Most of the sterilization defendants are men.
Search your feelings, Luke
. When we talk about castrating men who are recidivist sexual predators and child molesters, the idea of castration as punishment doesn't sound so bad right? Be honest: Let go of your "we're-all-equal-in-all-ways" banner for a moment. After all, not too long ago, execution was a legal punishment for nonhomicide sex crimes in some jurisdictions. So if we're OK with the gas chamber, we're probably OK with a snip. It's OK. You can admit it; we are all hardwired with a modicum of gender bias, whether we like it or not.
Still not convinced? Watch this parlor trick: What if I suggested sterilization for a person convicted of having sex with a minor? So far you're not ruling it out.

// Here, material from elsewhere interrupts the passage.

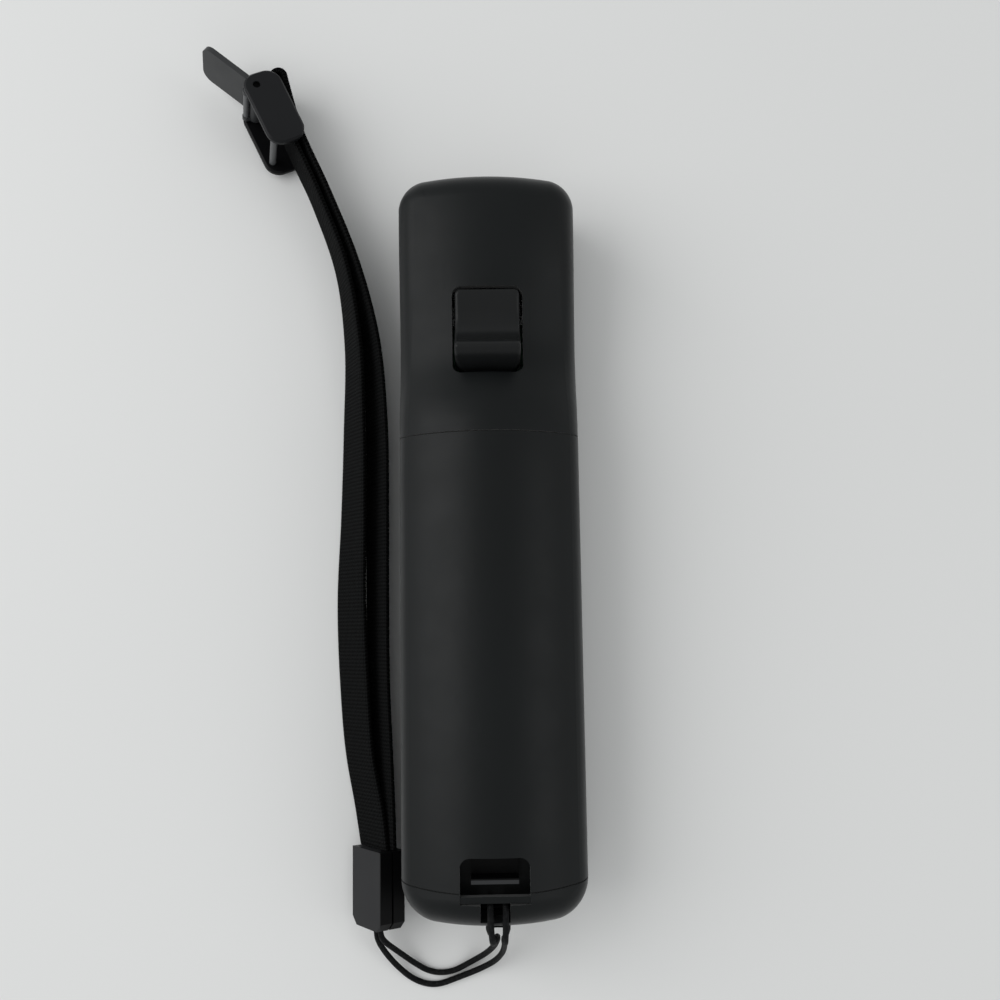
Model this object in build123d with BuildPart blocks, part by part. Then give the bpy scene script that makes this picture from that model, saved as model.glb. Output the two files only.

And what if it's a young female high school teacher having sex with her 17-year-old student
? Most of our gut feelings shifted from "maybe" to "no" just now. It's OK to admit that, too. Of course, sterilization won't prevent a female sex offender from offending again, no more than sterilization will prevent a male offender from offending again. But the point is, somehow, the notion of sterilizing a male criminal somehow sits better with us than sterilizing a female criminal.
Maybe it's that on a primal, unconscious level, what feels cruel and unusual punishment for a woman just feels less so for a man. Even if you're offended by this theory of why an old practice is now a "shocking" news story, you must concede it fits. Why else has castration of men not been a blip on the radar, but offering a woman the option of sterilization is suddenly a travesty? Of course, we have to consider the related justification. Overall, a lot more men commit acts that merit sterilization than do women. Just ask any domestic violence prosecutor.
Are sterilization plea deals morally right? It's hard to say. For now, they appear to be constitutional, but controversial. If we know a mother is likely to kill or seriously hurt her current children or her unborn child, should the government step in? If so, to what degree? Fortunately, we can avoid a final decision and continue to attack the problem in a way that seems to be more acceptable for now: just keep neutering the men.